[Rows from an object dataset]
[start]
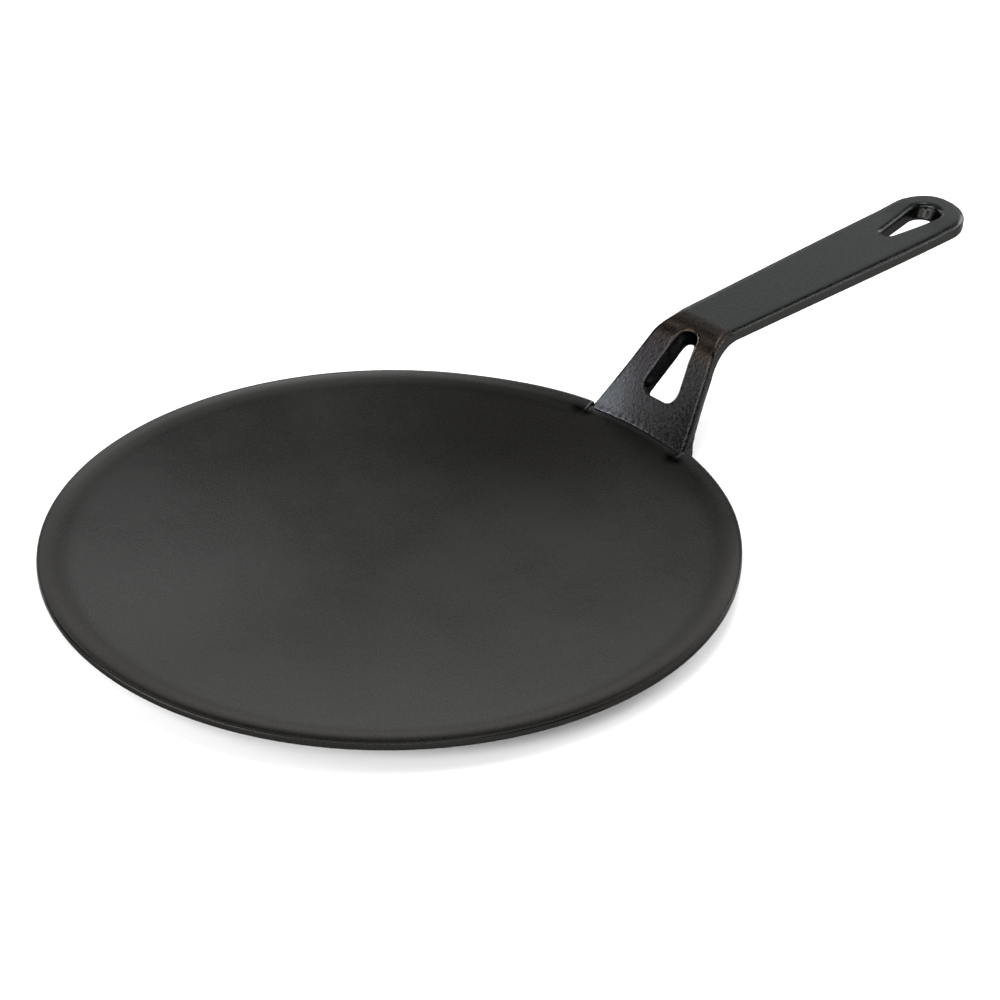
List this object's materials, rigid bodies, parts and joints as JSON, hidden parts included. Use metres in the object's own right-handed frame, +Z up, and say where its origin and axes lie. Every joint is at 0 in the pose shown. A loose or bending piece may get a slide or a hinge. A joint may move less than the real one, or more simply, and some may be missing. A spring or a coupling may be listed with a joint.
{
  "type": "tawa griddle pan",
  "caption": "Shallow round cast-iron tawa with a low upturned lip and a raised cast handle that has a window in its riser and a teardrop hang hole.",
  "frame": {"origin": "centre of the round plate's flat base, on the surface that the tawa stands on", "axes": "+X from the plate's centre along the handle to the hang hole, +Z up out of the cooking surface, Y = 0 is the plane of symmetry"},
  "size_m": [0.438, 0.26, 0.0517],
  "materials": {
    "turned_iron": "turned smooth and oiled, matte dark grey with a fine grain",
    "cast_iron_skin": "as cast and seasoned, near black with a fine speckled skin and a dull gloss"
  },
  "bodies": {
    "root": {"griddle_plate": "turned_iron", "handle": "cast_iron_skin"}
  },
  "joints": []
}
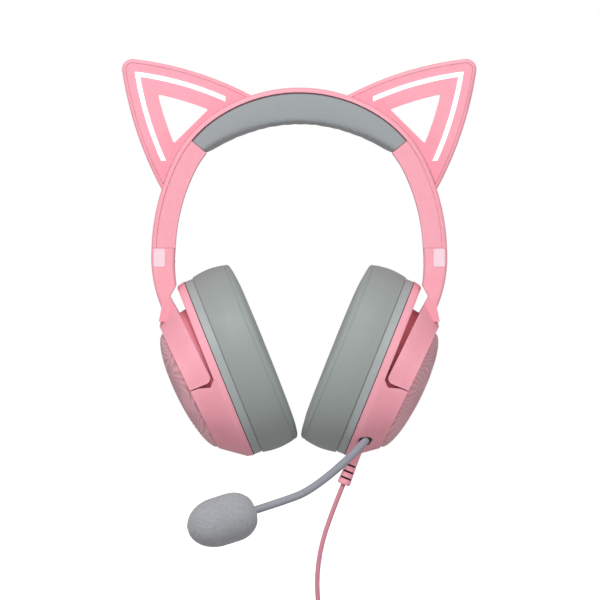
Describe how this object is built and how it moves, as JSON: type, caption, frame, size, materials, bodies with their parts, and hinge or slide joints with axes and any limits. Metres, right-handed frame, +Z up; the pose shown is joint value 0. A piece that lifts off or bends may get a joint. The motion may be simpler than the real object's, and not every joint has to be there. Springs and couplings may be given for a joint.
{
  "type": "gaming headset",
  "caption": "Over-ear gaming headset with ear-shaped light housings on its band, sliding forked yokes, tilting cushioned cups, a bendable microphone boom and a coiled cord.",
  "frame": {"origin": "middle of the band pad's underside, where the headset rests on a head", "axes": "+Z up, -Y the way the wearer faces, +X the wearer's left"},
  "size_m": [0.1896, 0.136, 0.3845],
  "materials": {
    "pink_plastic": "matte moulded",
    "pink_ridged": "moulded fine ridges",
    "pale_pink": "satin",
    "grey_fabric": "woven over foam",
    "grey_leatherette": "fine grain",
    "grey_plastic": "satin",
    "dark_mesh": "mesh",
    "black_plastic": "matte",
    "foam": "open-cell foam",
    "boom_rubber": "matte",
    "light_white": "diffusing",
    "board": "solder mask",
    "steel": "brushed",
    "cable_pink": "matte",
    "tie_black": "matte"
  },
  "bodies": {
    "headband": {"headband_outer_cover": "pink_plastic", "headband_inner_cover_left": "pink_plastic", "headband_inner_cover_right": "pink_plastic", "headband_spring": "steel", "headband_pad": "grey_fabric", "headband_screws": "steel", "crossover_cable": "cable_pink", "ear_screws": "steel", "ear_shell_left": "pink_plastic", "ear_shell_right": "pink_plastic", "ear_cover_left": "pink_plastic", "ear_cover_right": "pink_plastic", "ear_light_left": "light_white", "ear_light_right": "light_white", "ear_light_board_left": "board", "ear_light_board_right": "board"},
    "left_slider": {"slider_strip_left": "steel", "yoke_left": "pink_plastic", "side_marker_left": "pale_pink", "slider_screws_left": "steel", "pivot_pins_left": "steel"},
    "left_cup": {"cup_shell_left": "pink_plastic", "grille_face_left": "pink_ridged", "baffle_left": "grey_plastic", "driver_left": "black_plastic", "driver_mesh_left": "dark_mesh", "ear_cushion_left": "grey_leatherette", "cup_screws_left": "steel", "main_board": "board", "mic_socket": "black_plastic", "boom_lower": "boom_rubber", "strain_relief": "cable_pink", "cord": "cable_pink", "cord_coil": "cable_pink", "coil_tie": "tie_black", "plug_body": "cable_pink", "plug_shell": "steel"},
    "right_slider": {"slider_strip_right": "steel", "yoke_right": "pink_plastic", "side_marker_right": "pale_pink", "slider_screws_right": "steel", "pivot_pins_right": "steel"},
    "right_cup": {"cup_shell_right": "pink_plastic", "grille_face_right": "pink_ridged", "baffle_right": "grey_plastic", "driver_right": "black_plastic", "driver_mesh_right": "dark_mesh", "ear_cushion_right": "grey_leatherette", "cup_screws_right": "steel"},
    "wheel": {"volume_wheel": "pink_plastic"},
    "button": {"mute_button": "pink_plastic"},
    "boom": {"boom_middle": "boom_rubber"},
    "microphone": {"boom_upper": "boom_rubber", "mic_capsule": "black_plastic", "mic_housing": "pink_plastic", "windscreen": "foam"}
  },
  "joints": [
    {"name": "left_slide", "type": "slide", "parent": "headband", "child": "left_slider", "axis": [0.0872, 0, -0.9962], "range_m": [0, 0.028]},
    {"name": "left_tilt", "type": "hinge", "parent": "left_slider", "child": "left_cup", "pos_m": [0.05582, 0, -0.1337], "axis": [0, -1, 0], "range_deg": [0, 8]},
    {"name": "right_slide", "type": "slide", "parent": "headband", "child": "right_slider", "axis": [-0.0872, 0, -0.9962], "range_m": [0, 0.028]},
    {"name": "right_tilt", "type": "hinge", "parent": "right_slider", "child": "right_cup", "pos_m": [-0.05582, 0, -0.1337], "axis": [0, 1, 0], "range_deg": [0, 8]},
    {"name": "volume_turn", "type": "hinge", "parent": "left_cup", "child": "wheel", "pos_m": [0.04647, 0.02904, -0.15285], "axis": [0.9272, 0, -0.3746], "range_deg": [-140, 140]},
    {"name": "mute_press", "type": "slide", "parent": "left_cup", "child": "button", "axis": [-0.2115, -0.5334, 0.819], "range_m": [0, 0.0008], "stiffness_N_per_m": 600, "springref_m": -0.0006},
    {"name": "boom_swing", "type": "hinge", "parent": "left_cup", "child": "boom", "pos_m": [0.017, -0.0455, -0.18655], "axis": [-0.3398, -0.3489, 0.8734], "range_deg": [-15, 35]},
    {"name": "boom_lift", "type": "hinge", "parent": "boom", "child": "microphone", "pos_m": [-0.0182, -0.06953, -0.20389], "axis": [-0.3553, 0.9347, 0], "range_deg": [-30, 30]}
  ]
}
[end]
[EXERCISE AIM] Write out the material from the first line to the last, exactly.

[THE REPLY]
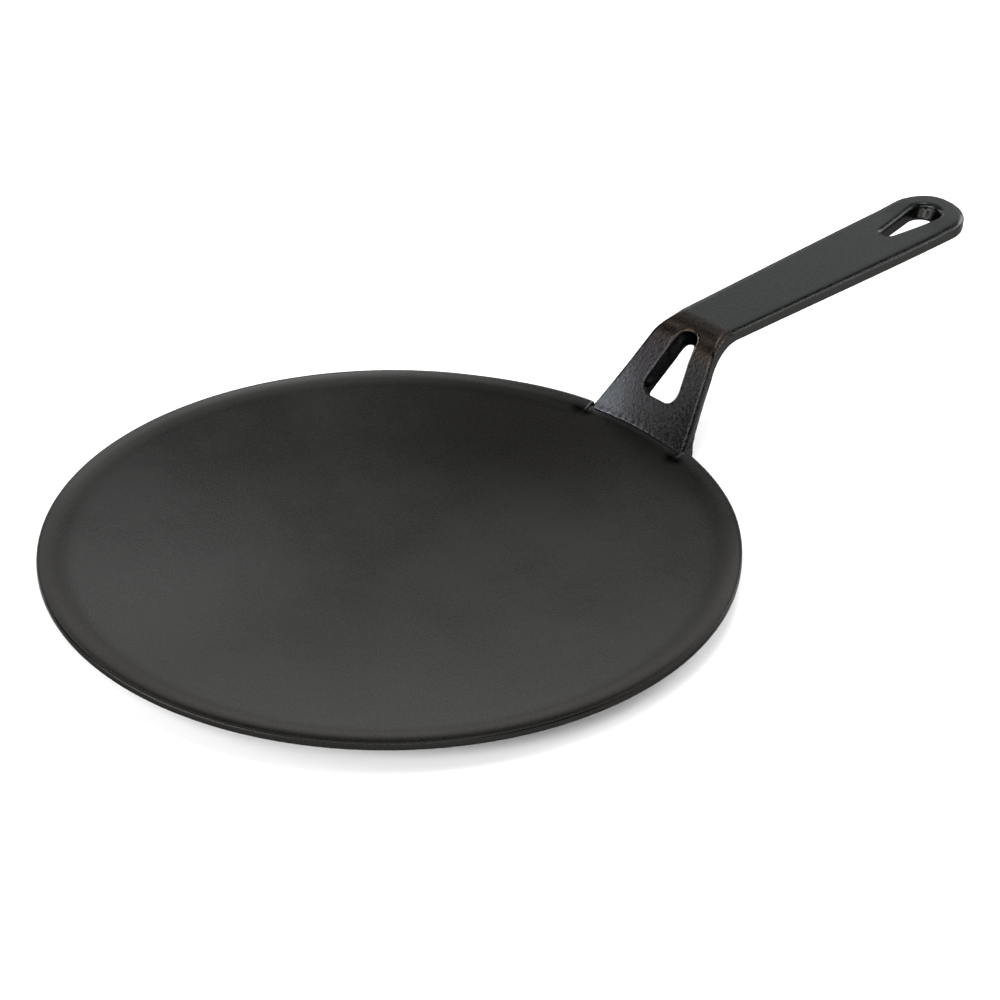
List this object's materials, rigid bodies, parts and joints as JSON, hidden parts included. Use metres in the object's own right-handed frame, +Z up, and say where its origin and axes lie. Every joint is at 0 in the pose shown. A loose or bending piece may get a slide or a hinge. A joint may move less than the real one, or more simply, and some may be missing. A spring or a coupling may be listed with a joint.
{
  "type": "tawa griddle pan",
  "caption": "Shallow round cast-iron tawa with a low upturned lip and a raised cast handle that has a window in its riser and a teardrop hang hole.",
  "frame": {"origin": "centre of the round plate's flat base, on the surface that the tawa stands on", "axes": "+X from the plate's centre along the handle to the hang hole, +Z up out of the cooking surface, Y = 0 is the plane of symmetry"},
  "size_m": [0.438, 0.26, 0.0517],
  "materials": {
    "turned_iron": "turned smooth and oiled, matte dark grey with a fine grain",
    "cast_iron_skin": "as cast and seasoned, near black with a fine speckled skin and a dull gloss"
  },
  "bodies": {
    "root": {"griddle_plate": "turned_iron", "handle": "cast_iron_skin"}
  },
  "joints": []
}
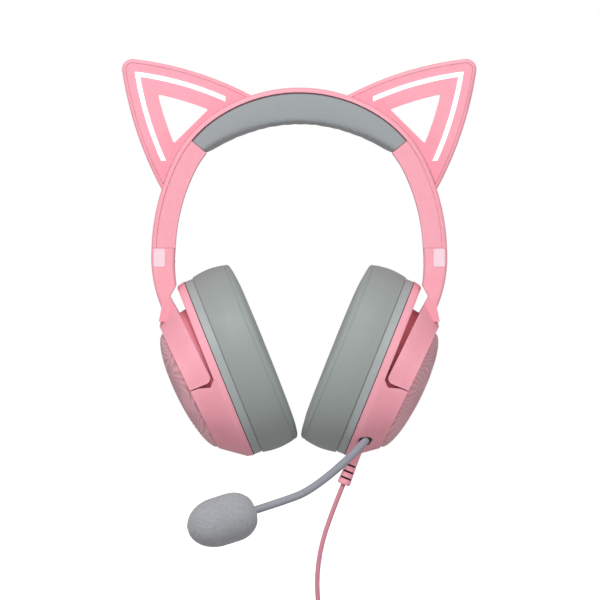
Describe how this object is built and how it moves, as JSON: type, caption, frame, size, materials, bodies with their parts, and hinge or slide joints with axes and any limits. Metres, right-handed frame, +Z up; the pose shown is joint value 0. A piece that lifts off or bends may get a joint. The motion may be simpler than the real object's, and not every joint has to be there. Springs and couplings may be given for a joint.
{
  "type": "gaming headset",
  "caption": "Over-ear gaming headset with ear-shaped light housings on its band, sliding forked yokes, tilting cushioned cups, a bendable microphone boom and a coiled cord.",
  "frame": {"origin": "middle of the band pad's underside, where the headset rests on a head", "axes": "+Z up, -Y the way the wearer faces, +X the wearer's left"},
  "size_m": [0.1896, 0.136, 0.3845],
  "materials": {
    "pink_plastic": "matte moulded",
    "pink_ridged": "moulded fine ridges",
    "pale_pink": "satin",
    "grey_fabric": "woven over foam",
    "grey_leatherette": "fine grain",
    "grey_plastic": "satin",
    "dark_mesh": "mesh",
    "black_plastic": "matte",
    "foam": "open-cell foam",
    "boom_rubber": "matte",
    "light_white": "diffusing",
    "board": "solder mask",
    "steel": "brushed",
    "cable_pink": "matte",
    "tie_black": "matte"
  },
  "bodies": {
    "headband": {"headband_outer_cover": "pink_plastic", "headband_inner_cover_left": "pink_plastic", "headband_inner_cover_right": "pink_plastic", "headband_spring": "steel", "headband_pad": "grey_fabric", "headband_screws": "steel", "crossover_cable": "cable_pink", "ear_screws": "steel", "ear_shell_left": "pink_plastic", "ear_shell_right": "pink_plastic", "ear_cover_left": "pink_plastic", "ear_cover_right": "pink_plastic", "ear_light_left": "light_white", "ear_light_right": "light_white", "ear_light_board_left": "board", "ear_light_board_right": "board"},
    "left_slider": {"slider_strip_left": "steel", "yoke_left": "pink_plastic", "side_marker_left": "pale_pink", "slider_screws_left": "steel", "pivot_pins_left": "steel"},
    "left_cup": {"cup_shell_left": "pink_plastic", "grille_face_left": "pink_ridged", "baffle_left": "grey_plastic", "driver_left": "black_plastic", "driver_mesh_left": "dark_mesh", "ear_cushion_left": "grey_leatherette", "cup_screws_left": "steel", "main_board": "board", "mic_socket": "black_plastic", "boom_lower": "boom_rubber", "strain_relief": "cable_pink", "cord": "cable_pink", "cord_coil": "cable_pink", "coil_tie": "tie_black", "plug_body": "cable_pink", "plug_shell": "steel"},
    "right_slider": {"slider_strip_right": "steel", "yoke_right": "pink_plastic", "side_marker_right": "pale_pink", "slider_screws_right": "steel", "pivot_pins_right": "steel"},
    "right_cup": {"cup_shell_right": "pink_plastic", "grille_face_right": "pink_ridged", "baffle_right": "grey_plastic", "driver_right": "black_plastic", "driver_mesh_right": "dark_mesh", "ear_cushion_right": "grey_leatherette", "cup_screws_right": "steel"},
    "wheel": {"volume_wheel": "pink_plastic"},
    "button": {"mute_button": "pink_plastic"},
    "boom": {"boom_middle": "boom_rubber"},
    "microphone": {"boom_upper": "boom_rubber", "mic_capsule": "black_plastic", "mic_housing": "pink_plastic", "windscreen": "foam"}
  },
  "joints": [
    {"name": "left_slide", "type": "slide", "parent": "headband", "child": "left_slider", "axis": [0.0872, 0, -0.9962], "range_m": [0, 0.028]},
    {"name": "left_tilt", "type": "hinge", "parent": "left_slider", "child": "left_cup", "pos_m": [0.05582, 0, -0.1337], "axis": [0, -1, 0], "range_deg": [0, 8]},
    {"name": "right_slide", "type": "slide", "parent": "headband", "child": "right_slider", "axis": [-0.0872, 0, -0.9962], "range_m": [0, 0.028]},
    {"name": "right_tilt", "type": "hinge", "parent": "right_slider", "child": "right_cup", "pos_m": [-0.05582, 0, -0.1337], "axis": [0, 1, 0], "range_deg": [0, 8]},
    {"name": "volume_turn", "type": "hinge", "parent": "left_cup", "child": "wheel", "pos_m": [0.04647, 0.02904, -0.15285], "axis": [0.9272, 0, -0.3746], "range_deg": [-140, 140]},
    {"name": "mute_press", "type": "slide", "parent": "left_cup", "child": "button", "axis": [-0.2115, -0.5334, 0.819], "range_m": [0, 0.0008], "stiffness_N_per_m": 600, "springref_m": -0.0006},
    {"name": "boom_swing", "type": "hinge", "parent": "left_cup", "child": "boom", "pos_m": [0.017, -0.0455, -0.18655], "axis": [-0.3398, -0.3489, 0.8734], "range_deg": [-15, 35]},
    {"name": "boom_lift", "type": "hinge", "parent": "boom", "child": "microphone", "pos_m": [-0.0182, -0.06953, -0.20389], "axis": [-0.3553, 0.9347, 0], "range_deg": [-30, 30]}
  ]
}